As these horrors have unfolded in the last decade especially, I have seen a clearer and clearer image of growing wounds in the body of our community.  The first wound begins so often in a darkened room, where a boy sits in front of a screen.  He is alone, probably cared for by a distant single parent, who is trying to earn enough to survive.  Sometimes, grandparents are helping, providing shelter.  This boy is filled with rage, with feelings of abandonment, certain that others have stolen what he needs and deserves.

Another wound in America shows itself in the production and sale of weapons designed for war to the general population.  The constantly-repeated statistic is impossible to comprehend.  In a country of 340 million, there are more than 400 million guns.  The United States has not been invaded since the War of 1812.  What are we, the average citizen, protecting ourselves against?  Obviously, each other.

And, I see another wound where the political calculus is clear to the “electeds” in Washington and in state legislatures: the path to power and wealth is paved with moral compromises.  These wounds, what the author of John’s Gospel calls sin, coalesce in our culture, leading time and again to the violent deaths of children.

I am not a policy expert.  I don’t have a clear and immediately workable path to reform, to healing these wounds.  But I know we are bleeding, and I am certain that a change of heart—what John’s Gospel calls believing–is the first step.

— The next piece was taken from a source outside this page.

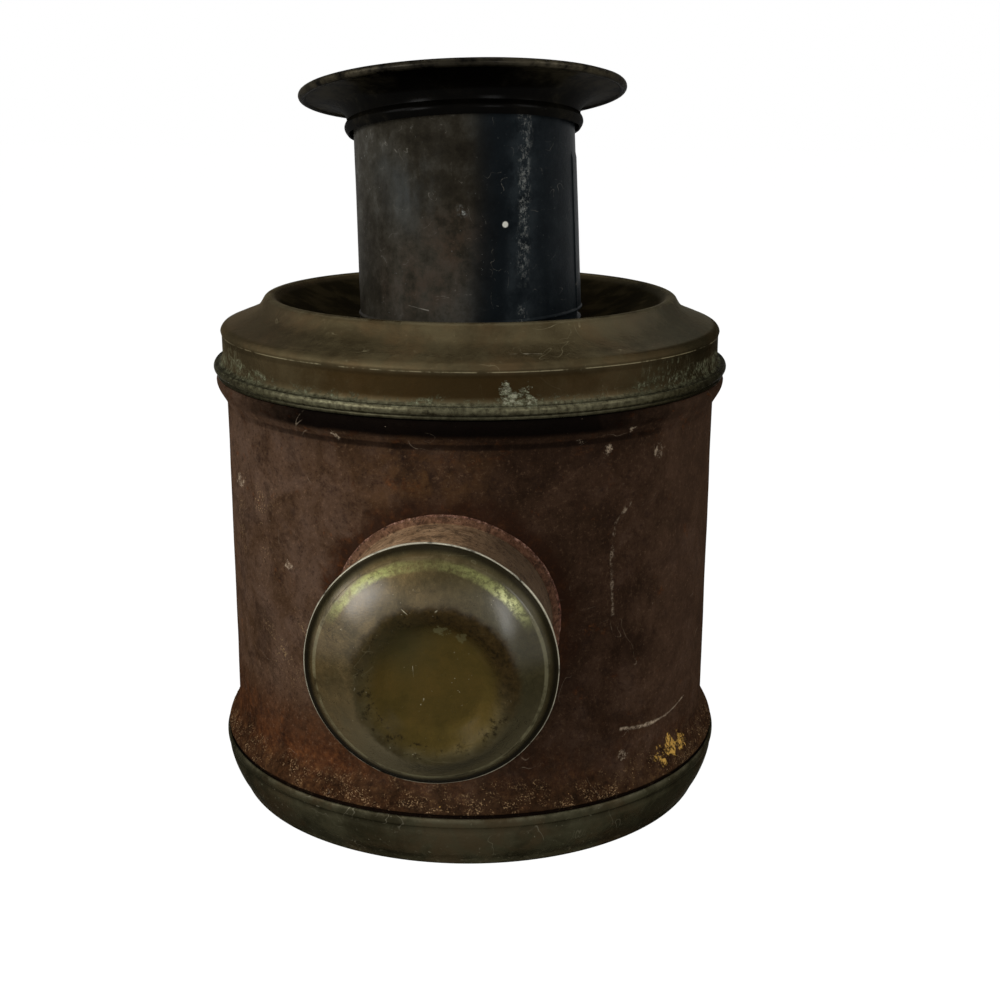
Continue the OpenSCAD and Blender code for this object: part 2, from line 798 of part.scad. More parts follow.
module filler_cap() {
    color("darkgoldenrod")
        translate([-filler_x, 0, filler_top_z + rest_gap])
            difference() {
                translate([0, 0, -filler_skirt_h])
                    knurled(filler_cap_r, filler_skirt_h + brass_t);
                translate([0, 0, -filler_skirt_h - cut_over])
                    cylinder(r = filler_r + rest_gap, h = filler_skirt_h + cut_over);
            }
}

module burner_body() {
    color("darkgoldenrod")
        difference() {
            union() {
                translate([0, 0, fount_top_z - 1])
                    cylinder(r = plug_r, h = burner_flange_z - fount_top_z + 1);
                translate([0, 0, burner_flange_z])
                    cylinder(r = land_r, h = burner_z - burner_flange_z);
                translate([0, 0, burner_z])
                    cylinder(r = burner_r, h = burner_h);
            }
            translate([0, 0, fount_top_z - 2])
                cylinder(r = plug_r - brass_t, h = burner_flange_z - fount_top_z + 2);
            translate([0, 0, burner_z])
                cylinder(r = burner_r - brass_t, h = burner_h + cut_over);
            translate([-sleeve_out_w / 2 - fit_gap, -sleeve_out_d / 2 - fit_gap, fount_top_z])
                cube([sleeve_out_w + 2 * fit_gap, sleeve_out_d + 2 * fit_gap, burner_h]);
            translate([-burner_r - cut_over, spindle_y, spindle_z])
                rotate([0, 90, 0])
                    cylinder(r = spindle_r + fit_gap, h = 2 * (burner_r + cut_over), $fn = 32);
        }
}

// The flat sleeve that guides the wick, with a window for the wheels
module wick_tube() {
    sleeve_z = burner_flange_z - 2;
    sleeve_top_z = burner_top_z + cone_h - 4;
    color("goldenrod")
        difference() {
            translate([-sleeve_out_w / 2, -sleeve_out_d / 2, sleeve_z])
                cube([sleeve_out_w, sleeve_out_d, sleeve_top_z - sleeve_z]);
            translate([-sleeve_w / 2, -sleeve_d / 2, sleeve_z - cut_over])
                cube([sleeve_w, sleeve_d, sleeve_top_z - sleeve_z + 2 * cut_over]);
            translate([-wheel_x - 2, 0, spindle_z - wheel_r - rest_gap])
                cube([2 * wheel_x + 4, sleeve_out_d, 2 * (wheel_r + rest_gap)]);
        }
}

module burner_cone() {
    cone_r = burner_r + fit_gap + fount_t;
    color("darkgoldenrod")
        difference() {
            turned_sheet(concat([[cone_r, burner_top_z - 4]],
                [for (a = [0:10:90]) [cone_r * cos(a), burner_top_z + 1 + (cone_h - 1) * sin(a)]]), fount_t);
            translate([-sleeve_out_w / 2 - 1, -wick_t - 1.5, burner_top_z + cone_h / 2])
                cube([sleeve_out_w + 2, 2 * wick_t + 3, cone_h]);
        }
}

module wick_spindle() {
    color("goldenrod")
        translate([-burner_r - 1, spindle_y, spindle_z])
            rotate([0, 90, 0])
                cylinder(r = spindle_r, h = burner_r + 1 + knob_x + knob_t, $fn = 32);
}

module wick_wheels() {
    color("goldenrod")
        for (x = [-wheel_x, wheel_x])
            translate([x - wheel_t / 2, spindle_y, spindle_z])
                rotate([0, 90, 0])
                    difference() {
                        linear_extrude(wheel_t)
                            polygon([for (i = [0:2 * wheel_teeth - 1])
                                (wheel_r - (i % 2) * wheel_r * 0.25)
                                * [cos(180 * i / wheel_teeth), sin(180 * i / wheel_teeth)]]);
                        translate([0, 0, -cut_over])
                            cylinder(r = spindle_r + fit_gap, h = wheel_t + 2 * cut_over, $fn = 32);
                    }
}

module wick_knob() {
    color("darkgoldenrod")
        translate([knob_x, spindle_y, spindle_z])
            rotate([0, 90, 0])
                difference() {
                    knurled(knob_r, knob_t);
                    translate([0, 0, -cut_over])
                        cylinder(r = spindle_r + fit_gap, h = knob_t + 2 * cut_over, $fn = 32);
                }
}

module wick() {
    color("ivory")
        translate([-wick_w / 2, -wick_t / 2, wick_z])
            cube([wick_w, wick_t, wick_len]);
}

base_pan();
fount_ring();
body_drum();
port_flange();
port_tube();
lens_seat();
lens();
lens_ring();
reflector();
reflector_bracket();
reflector_rivet();
crown_shell();
crown_wire();
crown_collar();
heat_baffle();
baffle_rivets();
chimney_tube();
hat_trumpet();
hat_wire();
port_cap();
fount_shell();
burner_collar();
filler_neck();
filler_cap();
burner_body();
wick_tube();
burner_cone();
wick_spindle();
wick_wheels();
wick_knob();
wick();
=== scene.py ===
"""Looks of an old railway lantern: brown iron drum, tarnished brass, black tin chimney."""
import math

import bmesh
import bpy
from mathutils import Matrix, Vector, noise


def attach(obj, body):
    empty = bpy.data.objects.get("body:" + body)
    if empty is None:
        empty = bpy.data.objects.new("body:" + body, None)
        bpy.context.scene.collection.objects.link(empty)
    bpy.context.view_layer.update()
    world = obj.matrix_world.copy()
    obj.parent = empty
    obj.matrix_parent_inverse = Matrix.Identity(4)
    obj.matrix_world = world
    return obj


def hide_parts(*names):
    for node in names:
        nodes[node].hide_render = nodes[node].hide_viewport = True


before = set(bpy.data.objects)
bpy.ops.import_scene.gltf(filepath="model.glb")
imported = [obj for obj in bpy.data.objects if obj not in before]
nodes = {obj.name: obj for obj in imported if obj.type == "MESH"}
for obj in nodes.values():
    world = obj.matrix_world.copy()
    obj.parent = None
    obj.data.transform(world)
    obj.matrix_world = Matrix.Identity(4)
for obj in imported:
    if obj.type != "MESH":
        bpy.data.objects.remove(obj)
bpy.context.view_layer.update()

MM = 0.001
# Steps round a turned piece
AROUND = 288
# Edges that turn by more degrees than this stay sharp
SHARP_FROM = 38

# Sizes shared by the turned pieces, in millimetres
BODY_R = 100.0
FOOT_EDGE_R = 105.0
FOOT_Z = 24.2
FOOT_RISE = 11.0
SWAGE_Z = 164.1
LEDGE_Z = 174.6
NECK_R = 99.95
CROWN_R = 101.3
SHOULDER_Z = 192.1
LIP_R = 81.5
LIP_Z = 206.1
LIP_ROUND = 3.0
DISH_Z = 194.6
COLLAR_R = 45.39
TUBE_Z = 198.9
TUBE_FOOT_R = 45.1
TUBE_TOP_R = 43.9
TUBE_LEN = 80.5
TUBE_LEAN = 2.0
TUBE_LEAN_WAY = 186.0
HAT_Z = 70.6
HAT_TILT = 10.5
HAT_TILT_WAY = 96.0
HAT_SHIFT = 0.4
HAT_NECK_R = 46.21
HAT_THROAT_R = 46.41
HAT_BEAD_H = 5.4
BRIM_R = 63.6
BRIM_H = 15.2
ROLL_R = 1.65
PORT_Z = 97.0
PORT_R = 39.4
PORT_REACH = 140.0
FLANGE_R = 43.1
CAP_CREASE_R = 40.0
CAP_CREASE_Y = 142.4
CAP_CREST_R = 26.6
CAP_RING_RISE = 6.6
CAP_BOWL_R = 15.0
CAP_BOWL_DEPTH = 4.6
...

What, then, is this portion from John’s Good News telling us today?  Many Johannine scholars—Helmut Koester, Harry Attridge, Ray Brown, and my own teacher Sandra Schneiders—are convinced that this chapter is the actual end of the Gospel and that Chapter 21 is a later addition.  Of course, commentators and preachers have focused here on the supposed conferring of authority on the disciples.  I will leave it to scripture scholars to parse the language of the passage and determine whether the story is even about authority.  Others, over centuries, have focused on the story of Thomas, the sceptic.

My own interpretation is very different.  I am astonished that almost no commentary notes the astounding fact of the story related by the Evangelist: Jesus’s body still bears the wounds of his crucifixion!  In this end of the last chapter, the Risen Jesus comes through all barriers into the midst of the assembled disciples; the language implies that he emerges from within their assembly.  The act of gathering together in community evokes the presence of the Risen Lord.

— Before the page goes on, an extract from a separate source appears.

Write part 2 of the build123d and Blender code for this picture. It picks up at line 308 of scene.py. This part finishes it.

In this ultimate scene in John’s story, Jesus blesses his disciples with the traditional greeting of Peace.  In the cultures of the time, speaking the word Peace upon approach is a promise not to inflict harm (“I am not going to hurt you or seek revenge”).  He does this because at that moment he is a stranger to them. At that moment, he shows them the wounds on his body.  Then, they recognize him.   Again, he says, “Peace”.

They finally understand and believe. He is the Risen Lord.  He is triumphant because he foregoes revenge, gives over his rights to retribution, and retains and carries his wounds.  He breaks the cycle of violence and robs death of its power.  He has chosen the only path which leads to life.

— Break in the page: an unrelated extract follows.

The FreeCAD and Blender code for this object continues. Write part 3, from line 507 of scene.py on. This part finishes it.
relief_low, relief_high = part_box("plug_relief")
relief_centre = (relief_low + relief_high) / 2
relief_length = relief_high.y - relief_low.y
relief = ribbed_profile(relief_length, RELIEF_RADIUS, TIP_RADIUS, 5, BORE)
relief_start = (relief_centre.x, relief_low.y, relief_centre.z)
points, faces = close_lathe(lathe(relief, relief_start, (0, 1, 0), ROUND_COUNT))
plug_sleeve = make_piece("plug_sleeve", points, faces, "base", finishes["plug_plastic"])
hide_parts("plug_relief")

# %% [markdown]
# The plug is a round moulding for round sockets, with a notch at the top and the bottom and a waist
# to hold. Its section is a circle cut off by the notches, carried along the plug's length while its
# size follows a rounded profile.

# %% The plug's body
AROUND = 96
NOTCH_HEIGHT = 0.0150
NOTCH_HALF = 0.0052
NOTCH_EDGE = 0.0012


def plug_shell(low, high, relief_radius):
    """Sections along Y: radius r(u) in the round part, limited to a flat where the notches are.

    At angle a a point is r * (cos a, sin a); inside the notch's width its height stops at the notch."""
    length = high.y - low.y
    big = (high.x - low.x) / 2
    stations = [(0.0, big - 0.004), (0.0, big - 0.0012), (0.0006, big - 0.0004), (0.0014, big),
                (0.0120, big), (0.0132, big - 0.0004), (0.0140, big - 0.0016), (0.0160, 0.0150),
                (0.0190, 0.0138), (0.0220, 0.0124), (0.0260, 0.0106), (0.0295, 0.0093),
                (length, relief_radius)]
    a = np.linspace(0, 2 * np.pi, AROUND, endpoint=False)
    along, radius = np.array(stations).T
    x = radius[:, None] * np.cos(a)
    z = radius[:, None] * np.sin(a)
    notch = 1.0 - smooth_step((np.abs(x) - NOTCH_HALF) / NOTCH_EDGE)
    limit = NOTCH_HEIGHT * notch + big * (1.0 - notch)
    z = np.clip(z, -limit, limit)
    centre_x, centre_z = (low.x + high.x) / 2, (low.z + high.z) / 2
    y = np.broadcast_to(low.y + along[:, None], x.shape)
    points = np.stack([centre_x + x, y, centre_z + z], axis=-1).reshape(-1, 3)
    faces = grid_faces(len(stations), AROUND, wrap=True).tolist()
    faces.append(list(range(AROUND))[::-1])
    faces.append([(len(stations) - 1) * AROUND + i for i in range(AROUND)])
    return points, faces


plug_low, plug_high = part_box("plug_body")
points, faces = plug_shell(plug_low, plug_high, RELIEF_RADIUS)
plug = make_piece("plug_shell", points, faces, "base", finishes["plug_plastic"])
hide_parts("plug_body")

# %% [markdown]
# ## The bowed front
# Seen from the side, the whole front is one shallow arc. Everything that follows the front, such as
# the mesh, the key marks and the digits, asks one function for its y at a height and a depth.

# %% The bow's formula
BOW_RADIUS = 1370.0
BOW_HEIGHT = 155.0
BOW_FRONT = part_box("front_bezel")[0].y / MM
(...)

He breathes his Spirit—the act of forgiveness—into them and invites them to forgive, as he has forgiven them.  Which means that he retains their sins; he continues to carry their betrayals, their violence, their greed, their arrogance, their injustice.

I believe this is why the dialogue about forgiveness is placed at the very end of the Gospel of John.  It is the great theme of John’s Good News, that the Creator loves us and forgives us no matter what.  As Pam so often puts it, “The other name for God is Love.”  If we are to begin healing the wounds of our community, we first must find a path to forgiveness.   To receive and accept the Spirit of Jesus, literally breathe in the Spirit of Love, so that we shall “have life in his name.”